A proposta de Orçamento do Estado (OE) para o próximo ano prevê um conjunto de alterações ao Programa Regressar, que garante benefícios fiscais aos ex-residentes que queiram voltar a Portugal. Porém, a proposta orçamental deixa cair a regra que prevê que o programa destina-se a contribuintes que tenham tido residência fiscal em Portugal no passado e pretendam voltar ao país. A manter-se este articulado, pessoas que nunca viveram em Portugal mas pretendam fixar-se no país poderão também beneficiar deste regime mais favorável que isenta de IRS metade dos rendimentos.
Na prática, poderemos estar perante uma alternativa ao regime dos residentes não-habituais, que será extinto com o OE2024, segundo os fiscalistas ouvidos pelo Jornal Económico. Esta medida, que consta do OE2024, causou alguma polémica sobretudo no sector do imobiliário, dada a importância que os investidores internacionais têm nos segmentos premium.
Quanto ao Programa Regressar, de acordo com as regras atuais podem beneficiar deste regime os contribuintes que, tendo-se tornado residentes entre 2019 e 2023, tenham tido residência fiscal em Portugal até três anos antes do ano em que regressaram ao país. Ou seja, os contribuintes que tenham regressado em 2019 deverão ter vivido em Portugal até 31 de dezembro de 2015. E assim sucessivamente: os contribuintes que se tornaram residentes em 2023 deverão ter tido residência fiscal em Portugal até 31 de dezembro de 2019. Estes contribuintes têm direito a uma isenção fiscal no IRS sobre 50% dos seus rendimentos de trabalho dependente ou profissionais e empresariais.
Porém, as novas regras do Programa Regressar, que constam da proposta de OE2024, não referem a obrigatoriedade de ter sido residente em Portugal anteriormente e estabelecem um tecto máximo de 250 mil euros para a referida isenção de IRS. Além disso, estabelecem a obrigatoriedade de as pessoas abrangidas pelo programa não terem sido residentes fiscais em Portugal nos cinco anos anteriores, condição esta que será cumprida por qualquer pessoa que nunca tenha residido no país.
Uma lacuna na lei ou uma alteração intencional?
Estas alterações foram assinaladas por Anabela Silva, fiscalista da EY, durante a conferência que ontem teve lugar sobre o OE2024, organizada pela consultora e pelo Jornal Económico. Deixando em aberto se considera tratar-se de uma lacuna na lei ou de uma alteração intencional, a especialista afirmou que, a manter-se este articulado na versão final do Orçamento do Estado para 2024, o regime fiscal dos ex-residentes tornar-se-á acessível tanto aos cidadãos portugueses que queiram voltar ao país após alguns anos no exterior, como aos estrangeiros que nunca tenham vivido em Portugal.
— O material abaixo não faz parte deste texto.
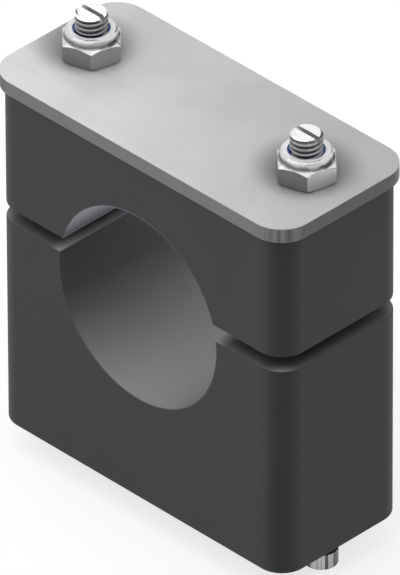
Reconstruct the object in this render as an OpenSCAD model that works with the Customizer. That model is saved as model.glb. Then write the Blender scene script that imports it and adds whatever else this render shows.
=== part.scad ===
// Tube clamp for a slotted rail: two moulded halves round a tube, a steel cover
// plate, two slotted studs with hammer heads, and two lock nuts with nylon rings.
// Millimetres. The origin is the middle of the tube bore. X runs across the tube
// through both studs, Y runs along the tube and Z points up along the studs.

/* [Tube] */
// Diameter of the bore, which is that of the tube it grips
tube_d = 38; // [30:1:42]
// Gap between the halves while they sit on the tube
parting_gap = 3; // [1:0.5:6]
// How far the lower half rises past the middle of the tube
lower_rise = 2.5; // [0:0.5:5]

/* [Halves] */
// Length of both halves, across the tube
half_l = 70; // [66:1:90]
// Width of both halves, along the tube
half_w = 30; // [20:1:45]
// Depth from the middle of the tube to the foot of the lower half
lower_h = 40; // [30:1:60]
// Height from the middle of the tube to the top of the upper half
upper_h = 30; // [26:1:45]
// Radius of the upright corners of the halves
corner_r = 5; // [1:0.5:8]

/* [Cover plate] */
// Thickness of the plate
plate_t = 3; // [1.5:0.5:6]
// How far the plate stands out past the halves, all round
plate_rim = 1; // [0.25:0.25:3]

/* [Studs] */
// Distance from each end of the halves to the middle of its stud
stud_inset = 9; // [8:0.5:10]
// Outside diameter of the studs and of their thread
stud_d = 6; // [5:0.25:6.5]
// Length of stud above the nut
stud_end = 3.5; // [1:0.5:8]
// Chamfer round the upper end of a stud
stud_chamfer = 0.6; // [0.2:0.1:1]
// Width of the screwdriver slot
slot_w = 0.9; // [0.6:0.1:1.5]
// Depth of the screwdriver slot
slot_depth = 1; // [0.5:0.1:2]
// Play between a stud and its holes, on the radius
stud_play = 0.3; // [0.1:0.05:0.6]

/* [Hammer heads] */
// Length of a head, over its two round ends
head_l = 13.2; // [10:0.2:16]
// Height of a head
head_t = 3; // [2:0.25:6]
// Room between the lower half and a head, for the lip of the rail
lip_room = 3; // [1.5:0.25:4]

/* [Lock nuts] */
// Width across the flats
nut_af = 10; // [10:0.5:13]
// Height over the collar
nut_h = 5.5; // [5:0.25:8]
// Height of the hexagon, at the middle of a flat
hex_h = 3.9; // [3:0.1:4.1]
// Play between a nut and the thread that it turns on, on the radius
thread_play = 0.05; // [0.02:0.01:0.1]
// Wall of the nylon ring
ring_wall = 0.95; // [0.8:0.05:1.15]
// Height of the nylon ring
ring_h = 1.4; // [0.8:0.1:1.8]
// Play round the nylon ring in its seat, on the radius
ring_play = 0.02; // [0.01:0.01:0.05]
// Wall of the collar round the nylon ring
collar_wall = 0.6; // [0.4:0.05:0.8]
// Height of the lip that is rolled over the nylon ring
lip_h = 0.5; // [0.3:0.1:0.8]
// How far the lip reaches over the nylon ring
lip_reach = 0.7; // [0.3:0.05:0.75]
// Radius rolled on the outside of the collar
collar_r = 0.6; // [0.3:0.1:0.9]
// Turn of the left nut about its stud, in degrees
left_nut_turn = 15; // [0:1:59]
// Turn of the right nut about its stud, in degrees
right_nut_turn = 17; // [0:1:59]

/* [Hidden] */
$fn = 96;
// Cuts run this far past the faces that they open
cut = 1;

stud_pitch = half_l - 2 * stud_inset;

// Heights, from the foot of the heads to the ends of the studs
upper_foot_z = lower_rise + parting_gap;
nut_z = upper_h + plate_t;
stud_top_z = nut_z + nut_h + stud_end;
head_top_z = -lower_h - lip_room;
head_foot_z = head_top_z - head_t;

// A head is as wide as its stud, so that it drops through the slot of the rail
head_w = stud_d;
stud_hole_d = stud_d + 2 * stud_play;

// Lock nut: the hexagon is turned to a cone of 30 degrees at both ends
cone_angle = 30;
hex_r = nut_af / 2 / cos(30);
hex_drop = (hex_r - nut_af / 2) * tan(cone_angle);
thread_hole_r = stud_d / 2 + thread_play;
ring_r = thread_hole_r + ring_wall;
seat_r = ring_r + ring_play;
collar_out_r = seat_r + collar_wall;
collar_foot = hex_h + (nut_af / 2 - collar_out_r) * tan(cone_angle);
ring_foot = nut_h - lip_h - ring_h;
lip_r = ring_r - lip_reach;

// Outline of the halves and of the plate, seen from above
module plan(length, width, radius) {
    square([length - 2 * radius, width], center = true);
    square([length, width - 2 * radius], center = true);
    for (x = [-1, 1], y = [-1, 1])
        translate([x * (length / 2 - radius), y * (width / 2 - radius)])
            circle(r = radius);
}

// A block of the halves' outline between two heights
module half_block(foot_z, top_z) {
    translate([0, 0, foot_z])
        linear_extrude(top_z - foot_z)
            plan(half_l, half_w, corner_r);
}

// Places its children on the left stud, -1, or on the right one, 1
module on_stud(side) {
    translate([side * stud_pitch / 2, 0, 0])
        children();
}

// The tube's bore, cut through both halves
module tube_bore() {
    rotate([90, 0, 0])
        cylinder(d = tube_d, h = half_w + 2 * cut, center = true);
}

// Both stud holes, over the whole height that they pass
module stud_holes() {
    for (side = [-1, 1])
        on_stud(side)
            translate([0, 0, -lower_h - cut])
                cylinder(d = stud_hole_d, h = lower_h + nut_z + 2 * cut);
}

module lower_block() {
    color([0.27, 0.27, 0.28])
        difference() {
            half_block(-lower_h, lower_rise);
            tube_bore();
            stud_holes();
        }
}

module upper_block() {
    color([0.27, 0.27, 0.28])
        difference() {
            half_block(upper_foot_z, upper_h);
            tube_bore();
            stud_holes();
        }
}

module cover_plate() {
    color([0.78, 0.78, 0.79])
        difference() {
            translate([0, 0, upper_h])
                linear_extrude(plate_t)
                    plan(half_l + 2 * plate_rim, half_w + 2 * plate_rim, corner_r + plate_rim);
            stud_holes();
        }
}

// Shank with a chamfered, slotted upper end
module shank() {
    difference() {
        translate([0, 0, head_top_z])
            rotate_extrude()
                polygon([
                    [0, 0],
                    [stud_d / 2, 0],
                    [stud_d / 2, stud_top_z - stud_chamfer - head_top_z],
                    [stud_d / 2 - stud_chamfer, stud_top_z - head_top_z],
                    [0, stud_top_z - head_top_z]
                ]);
        translate([-stud_d, -slot_w / 2, stud_top_z - slot_depth])
            cube([2 * stud_d, slot_w, slot_depth + cut]);
    }
}

// Hammer head: a flat bar with full round ends, in line with the slot
module hammer_head() {
    translate([0, 0, head_foot_z])
        linear_extrude(head_t) {
            square([head_l - head_w, head_w], center = true);
            for (side = [-1, 1])
                translate([side * (head_l - head_w) / 2, 0])
                    circle(d = head_w);
        }
}

module stud(side) {
    color([0.72, 0.72, 0.73])
        on_stud(side) {
            shank();
            hammer_head();
        }
}

module stud_left() {
    stud(-1);
}

module stud_right() {
    stud(1);
}

// Hexagon of the nut, cut back to a cone at its top and foot
module nut_hexagon() {
    intersection() {
        cylinder(r = hex_r, h = collar_foot, $fn = 6);
        rotate_extrude()
            polygon([
                [0, 0],
                [nut_af / 2, 0],
                [hex_r, hex_drop],
                [hex_r, hex_h - hex_drop],
                [collar_out_r, collar_foot],
                [0, collar_foot]
            ]);
    }
}

// Collar that holds the nylon ring, with its outer edge rolled round
module nut_collar() {
    rotate_extrude() {
        translate([0, hex_h - hex_drop])
            square([collar_out_r - collar_r, nut_h - hex_h + hex_drop]);
        translate([0, hex_h - hex_drop])
            square([collar_out_r, nut_h - collar_r - hex_h + hex_drop]);
        translate([collar_out_r - collar_r, nut_h - collar_r])
            circle(r = collar_r);
    }
}

// Bore of the nut, with the seat of the nylon ring under the lip
module nut_inside() {
    translate([0, 0, -cut])
        cylinder(r = thread_hole_r, h = nut_h + 2 * cut);
    translate([0, 0, ring_foot])
        cylinder(r = seat_r, h = ring_h);
    translate([0, 0, ring_foot])
        cylinder(r = lip_r, h = nut_h - ring_foot + cut);
}

module lock_nut(side, turn) {
    color([0.75, 0.75, 0.76])
        on_stud(side)
            translate([0, 0, nut_z])
                rotate([0, 0, turn])
                    difference() {
                        union() {
                            nut_hexagon();
                            nut_collar();
                        }
                        nut_inside();
                    }
}

module lock_nut_left() {
    lock_nut(-1, left_nut_turn);
}

module lock_nut_right() {
    lock_nut(1, right_nut_turn);
}

// Nylon ring on the floor of its seat
module nylon_ring(side) {
    color([0.05, 0.2, 0.6])
        on_stud(side)
            translate([0, 0, nut_z + ring_foot])
                difference() {
                    cylinder(r = ring_r, h = ring_h);
                    translate([0, 0, -cut])
                        cylinder(r = thread_hole_r, h = ring_h + 2 * cut);
                }
}

module nylon_ring_left() {
    nylon_ring(-1);
}

module nylon_ring_right() {
    nylon_ring(1);
}

lower_block();
upper_block();
cover_plate();
stud_left();
stud_right();
lock_nut_left();
lock_nut_right();
nylon_ring_left();
nylon_ring_right();
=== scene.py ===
"""Looks of a tube clamp in two moulded halves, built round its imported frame.

The frame gives every size and place. Each sub-assembly is a class: it reads
its boxes from the frame, models its pieces with bmesh operators, dresses them
in a finish and lets them ride on the bodies that carry them.
"""

import logging
import math
from collections.abc import Iterable, Sequence
from dataclasses import dataclass
from enum import Enum
from functools import partial, reduce

import bmesh
import bpy
from bmesh.types import BMEdge, BMesh
from bpy.types import Material, Node, NodeOutputs, NodeSocket, NodeTree, Object
from mathutils import Euler, Matrix, Vector


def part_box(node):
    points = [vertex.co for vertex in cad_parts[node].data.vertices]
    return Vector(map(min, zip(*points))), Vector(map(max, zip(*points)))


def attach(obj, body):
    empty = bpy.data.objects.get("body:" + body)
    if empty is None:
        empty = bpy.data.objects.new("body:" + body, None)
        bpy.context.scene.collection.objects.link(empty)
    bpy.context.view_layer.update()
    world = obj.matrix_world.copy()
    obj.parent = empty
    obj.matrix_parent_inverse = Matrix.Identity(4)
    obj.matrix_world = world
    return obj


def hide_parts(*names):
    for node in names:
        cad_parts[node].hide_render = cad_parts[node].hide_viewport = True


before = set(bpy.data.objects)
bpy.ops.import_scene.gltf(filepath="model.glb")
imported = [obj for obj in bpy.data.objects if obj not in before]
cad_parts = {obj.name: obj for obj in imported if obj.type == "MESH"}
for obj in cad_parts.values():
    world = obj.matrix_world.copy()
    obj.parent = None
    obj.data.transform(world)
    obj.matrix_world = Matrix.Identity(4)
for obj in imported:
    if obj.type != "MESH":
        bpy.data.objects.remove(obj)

log = logging.getLogger("tube_clamp")

MM = 0.001
SIXTH_TURN = math.tau / 6
# Vertices nearer to each other than this are welded, in metres
WELD = 0.2e-6
# Above 50, large faces count for more in the normals that they share
FACE_WEIGHT = 60

Point2 = tuple[float, float]
Scale = tuple[float, float, float]
Colour = tuple[float, float, float]


class Side(Enum):
    """Which of the two studs a fastener belongs to."""

    LEFT = "left"
    RIGHT = "right"

    def node(self, stem: str) -> str:
        """Name of this side's CAD node, such as stud_left."""
        return f"{stem}_{self.value}"


class Cut(Enum):
    """What one closed mesh does to another."""

    TAKE_AWAY = "DIFFERENCE"
    KEEP_COMMON = "INTERSECT"
    JOIN = "UNION"


@dataclass(frozen=True)
class Box:
    """Box of a CAD node at rest, in the row frame and in metres."""

    low: Vector
    high: Vector

    @classmethod
    def of(cls, node: str) -> "Box":
        """Reads a CAD node's box from the frame."""
        low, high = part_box(node)
        return cls(low, high)

    @property
    def size(self) -> Vector:
        """Length along each axis."""
        return self.high - self.low

    @property
    def centre(self) -> Vector:
        """Middle of the box."""
        return (self.high + self.low) / 2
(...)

"De acordo com a nova redação, não se exige que a pessoa tenha estado anteriormente em Portugal”, explicou Anabela Silva durante o debate, referindo-se às novas regras do Programa Regressar previstas na proposta de OE2024.
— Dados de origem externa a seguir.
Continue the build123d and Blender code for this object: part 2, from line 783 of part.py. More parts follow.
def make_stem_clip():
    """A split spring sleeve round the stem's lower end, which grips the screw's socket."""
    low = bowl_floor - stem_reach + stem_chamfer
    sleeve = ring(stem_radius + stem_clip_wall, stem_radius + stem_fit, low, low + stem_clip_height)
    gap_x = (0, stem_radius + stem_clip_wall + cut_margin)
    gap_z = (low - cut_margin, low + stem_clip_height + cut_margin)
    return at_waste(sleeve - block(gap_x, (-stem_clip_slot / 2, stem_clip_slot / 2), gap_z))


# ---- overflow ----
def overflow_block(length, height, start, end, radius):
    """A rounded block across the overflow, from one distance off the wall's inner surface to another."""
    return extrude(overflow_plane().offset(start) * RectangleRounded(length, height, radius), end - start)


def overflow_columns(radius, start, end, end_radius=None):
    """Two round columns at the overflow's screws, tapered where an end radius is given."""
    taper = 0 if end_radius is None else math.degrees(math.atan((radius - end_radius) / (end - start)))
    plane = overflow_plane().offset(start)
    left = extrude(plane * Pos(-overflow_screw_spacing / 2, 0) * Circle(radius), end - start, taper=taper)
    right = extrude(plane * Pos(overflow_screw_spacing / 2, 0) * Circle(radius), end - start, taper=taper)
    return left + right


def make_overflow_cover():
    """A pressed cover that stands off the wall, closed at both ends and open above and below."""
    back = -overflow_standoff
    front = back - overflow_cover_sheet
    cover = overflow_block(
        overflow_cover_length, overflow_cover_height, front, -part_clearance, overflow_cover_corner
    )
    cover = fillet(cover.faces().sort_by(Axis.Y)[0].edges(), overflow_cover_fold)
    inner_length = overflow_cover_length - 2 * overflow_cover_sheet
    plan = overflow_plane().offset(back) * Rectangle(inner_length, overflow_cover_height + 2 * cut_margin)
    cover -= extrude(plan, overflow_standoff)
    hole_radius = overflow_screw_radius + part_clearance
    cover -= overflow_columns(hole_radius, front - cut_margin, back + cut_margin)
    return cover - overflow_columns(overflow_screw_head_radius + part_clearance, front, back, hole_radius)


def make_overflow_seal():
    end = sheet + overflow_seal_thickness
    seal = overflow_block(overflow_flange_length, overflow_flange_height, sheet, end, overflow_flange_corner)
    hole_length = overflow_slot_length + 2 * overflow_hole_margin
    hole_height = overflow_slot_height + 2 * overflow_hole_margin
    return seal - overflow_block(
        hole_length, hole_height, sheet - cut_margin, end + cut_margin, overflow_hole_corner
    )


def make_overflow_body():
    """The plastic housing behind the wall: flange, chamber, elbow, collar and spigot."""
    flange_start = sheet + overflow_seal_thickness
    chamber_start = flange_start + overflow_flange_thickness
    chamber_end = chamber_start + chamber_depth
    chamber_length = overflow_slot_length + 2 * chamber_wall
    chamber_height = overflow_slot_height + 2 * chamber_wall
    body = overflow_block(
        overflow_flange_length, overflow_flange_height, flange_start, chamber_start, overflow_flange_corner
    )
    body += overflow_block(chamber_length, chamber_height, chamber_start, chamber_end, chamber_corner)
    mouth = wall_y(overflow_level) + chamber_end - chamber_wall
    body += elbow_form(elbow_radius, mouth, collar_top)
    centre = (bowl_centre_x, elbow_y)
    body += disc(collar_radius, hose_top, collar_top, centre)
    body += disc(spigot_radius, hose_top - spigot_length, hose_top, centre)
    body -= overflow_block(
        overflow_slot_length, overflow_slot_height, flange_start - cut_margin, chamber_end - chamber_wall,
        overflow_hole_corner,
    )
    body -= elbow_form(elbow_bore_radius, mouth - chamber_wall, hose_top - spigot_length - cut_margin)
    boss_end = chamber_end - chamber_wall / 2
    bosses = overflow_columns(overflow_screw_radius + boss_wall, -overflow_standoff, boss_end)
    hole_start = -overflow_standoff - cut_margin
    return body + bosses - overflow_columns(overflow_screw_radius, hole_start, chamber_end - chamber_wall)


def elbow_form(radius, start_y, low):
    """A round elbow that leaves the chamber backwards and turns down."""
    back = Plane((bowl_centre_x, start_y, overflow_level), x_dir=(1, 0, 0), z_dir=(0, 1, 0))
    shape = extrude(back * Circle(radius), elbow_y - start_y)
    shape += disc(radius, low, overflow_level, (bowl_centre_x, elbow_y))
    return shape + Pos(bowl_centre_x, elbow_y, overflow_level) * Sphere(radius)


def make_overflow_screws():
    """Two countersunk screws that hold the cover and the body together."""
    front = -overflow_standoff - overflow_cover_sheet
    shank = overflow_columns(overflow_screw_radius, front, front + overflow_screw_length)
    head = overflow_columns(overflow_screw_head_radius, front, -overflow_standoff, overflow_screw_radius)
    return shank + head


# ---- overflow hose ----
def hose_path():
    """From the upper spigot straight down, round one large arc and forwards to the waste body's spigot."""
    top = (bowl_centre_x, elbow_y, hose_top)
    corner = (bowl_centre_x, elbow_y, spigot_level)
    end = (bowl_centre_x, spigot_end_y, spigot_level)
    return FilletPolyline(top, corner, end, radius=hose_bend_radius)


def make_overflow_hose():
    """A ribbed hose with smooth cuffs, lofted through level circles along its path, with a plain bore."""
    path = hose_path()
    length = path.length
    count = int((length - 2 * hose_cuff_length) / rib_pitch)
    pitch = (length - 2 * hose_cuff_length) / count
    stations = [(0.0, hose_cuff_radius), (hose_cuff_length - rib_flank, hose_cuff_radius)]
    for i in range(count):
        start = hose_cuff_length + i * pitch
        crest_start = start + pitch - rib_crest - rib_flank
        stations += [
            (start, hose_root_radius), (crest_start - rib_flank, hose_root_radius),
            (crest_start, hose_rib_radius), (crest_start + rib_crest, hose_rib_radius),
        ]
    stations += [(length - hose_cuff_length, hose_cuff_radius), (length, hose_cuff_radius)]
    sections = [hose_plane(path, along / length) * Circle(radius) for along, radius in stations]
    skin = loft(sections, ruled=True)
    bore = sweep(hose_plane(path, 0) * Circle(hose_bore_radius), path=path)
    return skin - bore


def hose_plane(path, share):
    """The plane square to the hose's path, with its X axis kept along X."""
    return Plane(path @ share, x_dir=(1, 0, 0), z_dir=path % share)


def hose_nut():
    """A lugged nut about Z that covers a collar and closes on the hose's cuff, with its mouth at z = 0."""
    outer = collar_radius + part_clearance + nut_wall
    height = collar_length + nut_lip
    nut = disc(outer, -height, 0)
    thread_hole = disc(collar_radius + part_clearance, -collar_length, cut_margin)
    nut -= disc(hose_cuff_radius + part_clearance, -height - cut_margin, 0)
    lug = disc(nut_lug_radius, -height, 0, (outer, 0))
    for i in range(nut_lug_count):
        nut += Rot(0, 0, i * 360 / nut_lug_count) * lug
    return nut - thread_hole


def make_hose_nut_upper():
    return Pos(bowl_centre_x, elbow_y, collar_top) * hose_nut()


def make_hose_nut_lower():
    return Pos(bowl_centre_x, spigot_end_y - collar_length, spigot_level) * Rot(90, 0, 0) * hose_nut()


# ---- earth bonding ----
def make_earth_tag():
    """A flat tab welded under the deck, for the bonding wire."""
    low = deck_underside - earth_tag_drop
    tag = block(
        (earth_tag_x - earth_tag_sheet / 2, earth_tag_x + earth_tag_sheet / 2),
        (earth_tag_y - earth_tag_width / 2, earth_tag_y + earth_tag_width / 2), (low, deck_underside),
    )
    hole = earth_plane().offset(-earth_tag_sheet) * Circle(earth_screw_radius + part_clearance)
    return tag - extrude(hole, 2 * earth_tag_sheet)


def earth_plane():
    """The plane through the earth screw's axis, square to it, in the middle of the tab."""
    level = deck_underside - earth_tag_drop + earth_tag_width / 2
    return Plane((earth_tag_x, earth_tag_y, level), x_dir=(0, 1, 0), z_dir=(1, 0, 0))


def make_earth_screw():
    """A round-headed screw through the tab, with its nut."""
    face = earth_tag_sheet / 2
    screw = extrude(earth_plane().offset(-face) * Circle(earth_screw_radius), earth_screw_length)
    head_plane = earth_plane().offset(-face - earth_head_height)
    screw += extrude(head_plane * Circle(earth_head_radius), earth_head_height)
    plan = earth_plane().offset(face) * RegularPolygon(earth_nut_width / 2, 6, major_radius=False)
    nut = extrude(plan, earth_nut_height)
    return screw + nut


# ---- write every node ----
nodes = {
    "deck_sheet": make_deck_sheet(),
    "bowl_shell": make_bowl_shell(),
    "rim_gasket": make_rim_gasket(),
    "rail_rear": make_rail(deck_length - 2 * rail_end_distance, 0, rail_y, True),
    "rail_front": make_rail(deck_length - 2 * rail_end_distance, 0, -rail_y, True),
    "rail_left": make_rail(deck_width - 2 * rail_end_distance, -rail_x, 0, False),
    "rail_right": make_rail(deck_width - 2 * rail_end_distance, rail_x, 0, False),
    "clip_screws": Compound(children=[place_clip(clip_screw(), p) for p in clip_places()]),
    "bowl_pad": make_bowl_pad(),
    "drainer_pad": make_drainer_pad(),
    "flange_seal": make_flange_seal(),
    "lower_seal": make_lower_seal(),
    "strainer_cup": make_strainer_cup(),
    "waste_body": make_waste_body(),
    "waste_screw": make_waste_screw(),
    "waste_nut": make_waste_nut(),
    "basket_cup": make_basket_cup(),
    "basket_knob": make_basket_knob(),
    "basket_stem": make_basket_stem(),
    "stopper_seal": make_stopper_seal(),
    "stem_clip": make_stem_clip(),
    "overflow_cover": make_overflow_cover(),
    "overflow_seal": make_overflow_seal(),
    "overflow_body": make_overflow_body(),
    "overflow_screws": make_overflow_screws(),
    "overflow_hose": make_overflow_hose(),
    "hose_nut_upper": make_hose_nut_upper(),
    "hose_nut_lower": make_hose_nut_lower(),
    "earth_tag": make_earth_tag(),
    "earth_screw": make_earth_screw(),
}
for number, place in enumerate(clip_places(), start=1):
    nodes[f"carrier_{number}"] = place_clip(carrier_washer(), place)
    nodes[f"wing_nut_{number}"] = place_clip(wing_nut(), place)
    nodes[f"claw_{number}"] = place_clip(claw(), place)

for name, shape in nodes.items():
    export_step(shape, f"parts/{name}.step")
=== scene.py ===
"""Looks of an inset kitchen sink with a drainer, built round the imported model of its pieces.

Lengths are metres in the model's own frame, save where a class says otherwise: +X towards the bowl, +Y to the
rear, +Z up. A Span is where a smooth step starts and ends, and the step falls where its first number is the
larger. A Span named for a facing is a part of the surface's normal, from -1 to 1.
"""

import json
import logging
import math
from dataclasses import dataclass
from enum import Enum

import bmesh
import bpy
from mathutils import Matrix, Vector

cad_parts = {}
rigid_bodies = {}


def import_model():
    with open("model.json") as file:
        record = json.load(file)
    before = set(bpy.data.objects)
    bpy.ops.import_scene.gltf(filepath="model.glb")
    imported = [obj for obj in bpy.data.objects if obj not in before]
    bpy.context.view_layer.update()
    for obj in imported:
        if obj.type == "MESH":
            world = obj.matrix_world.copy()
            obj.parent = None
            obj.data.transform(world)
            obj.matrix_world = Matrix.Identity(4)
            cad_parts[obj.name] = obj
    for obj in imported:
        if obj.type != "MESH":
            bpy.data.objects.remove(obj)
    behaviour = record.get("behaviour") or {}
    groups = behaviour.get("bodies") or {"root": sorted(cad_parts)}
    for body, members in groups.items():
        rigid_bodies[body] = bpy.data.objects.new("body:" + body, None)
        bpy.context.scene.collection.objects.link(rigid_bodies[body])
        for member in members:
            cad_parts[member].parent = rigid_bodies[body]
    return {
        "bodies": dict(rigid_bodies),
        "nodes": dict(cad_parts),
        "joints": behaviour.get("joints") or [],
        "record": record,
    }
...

A partner da EY elencou, de seguida, os critérios para beneficiar das vantagens deste regime: "Não ter sido residente nos últimos cinco anos; tornar-se residente; ter a situação tributária regularizada. Apesar da epígrafe continuar a chamar-se ex-residentes, de acordo com a redação atual não há limitação”, salientou Anabela Silva, defendendo que, neste momento, esta regra "poderia ser aplicada a uma pessoa que nunca tivesse residido em Portugal".
Por sua vez, Rogério Fernandes Ferreira, fiscalista e ex-secretário de Estado dos Assuntos Fiscais, que também participou como orador na conferência, disse ao Jornal Económico que esta alteração abre a porta a que o Programa Regressar se transforme numa versão revista do regime dos Residentes Não-Habituais, cuja extinção está prevista na proposta de OE2024.
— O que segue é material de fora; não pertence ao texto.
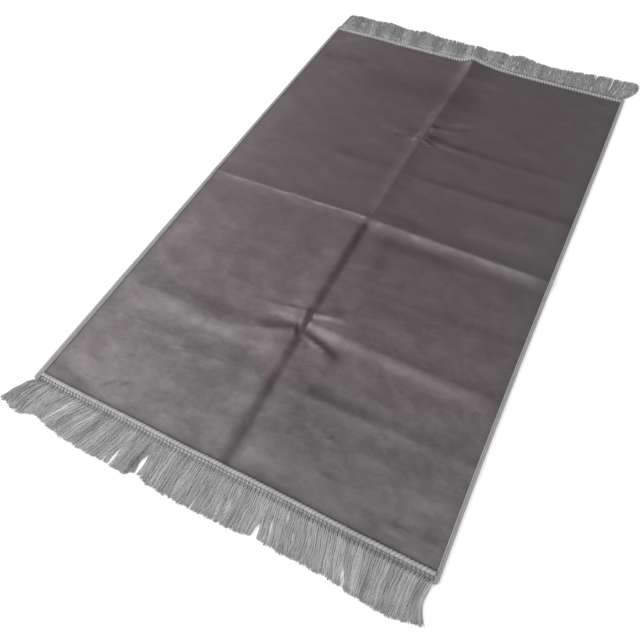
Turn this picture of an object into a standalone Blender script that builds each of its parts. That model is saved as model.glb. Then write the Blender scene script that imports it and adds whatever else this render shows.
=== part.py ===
"""A prayer rug of plain velvet, opened out on a floor, with a fringe at both ends.

The cloth is one thin sheet, which its fold marks lift a little from the floor. A yarn binding wraps
each long edge, a whip-stitched cord finishes each end, and past each cord lies a heading strip with
its fringe of locks. Lengths are metres: +X to the right, +Y from the near end to the far end, +Z up,
with the origin on the floor under the middle of the rug. The tables below are in millimetres.
"""
import math
from collections import namedtuple

import bmesh
import bpy
import numpy as np

MM = 0.001
COLLECTION = "prayer_rug"

# Driving sizes
CLEARANCE = 0.3 * MM           # between neighbouring pieces
CLOTH_THICKNESS = 2.0 * MM
CLOTH_END = 534.2 * MM         # from the middle of the rug to either end of the cloth
HALF_WIDTH = 335.0 * MM        # nominal, for spacing the cloth's columns
STITCHES = 108                 # whip stitches, and locks of fringe, at each end

# Binding of a long edge: yarn wound round the edge, outside, above and below it
BINDING_HEIGHT = 4.6 * MM
BINDING_LIP = 1.0 * MM
BINDING_WALL = 1.3 * MM
BINDING_SIDE_LEAN = 0.9 * MM   # how far the top and the bottom lie inside the widest place
CHANNEL_END_DEPTH = 0.4 * MM   # what is left of the channel past the cloth's end
CHANNEL_CLOSING = 0.4 * MM
CLOTH_SEAT = BINDING_LIP + CLEARANCE
SEAT_FLAT = 12.5 * MM          # the cloth lies level this far in from the rug's edge
SEAT_END = 38.0 * MM           # and has come down to the floor here

# Cord and heading strip of an end
CORD_WIDTH = 7.0 * MM
STITCH_DEPTH = 0.9 * MM
STITCH_SLANT = 0.45            # sideways run of a stitch for each step across the cord
STRIP_WIDTH = 8.2 * MM
STRIP_HEIGHT = 3.2 * MM
CORD_START = CLOTH_END + CLEARANCE
STRIP_START = CORD_START + CORD_WIDTH + CLEARANCE
FRINGE_ROOT = STRIP_START + STRIP_WIDTH
BINDING_END = FRINGE_ROOT - CLEARANCE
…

"De facto houve essa alteração que abre a porta a que qualquer cidadão possa beneficiar do Programa Regressar, mesmo que nunca tenha vivido em Portugal. A menos que o texto seja entretanto alterado, estaremos perante um 'Programa Ingressar' em vez de um 'Programa Regressar'", disse o fiscalista ao JE.
Questionada pela Lusa no dia 12 de outubro, a respeito deste tema, fonte oficial do Ministério das Finanças referiu que a intenção do Executivo é manter o Programa Regressar "tal como ele existe", remetendo para o processo de aprovação do Orçamento na Assembleia da República "qualquer clarificação que se repute necessária para benefício da clareza e da segurança jurídica".
Até ao fecho, não foi possível obter esclarecimentos adicionais de fonte oficial das Finanças.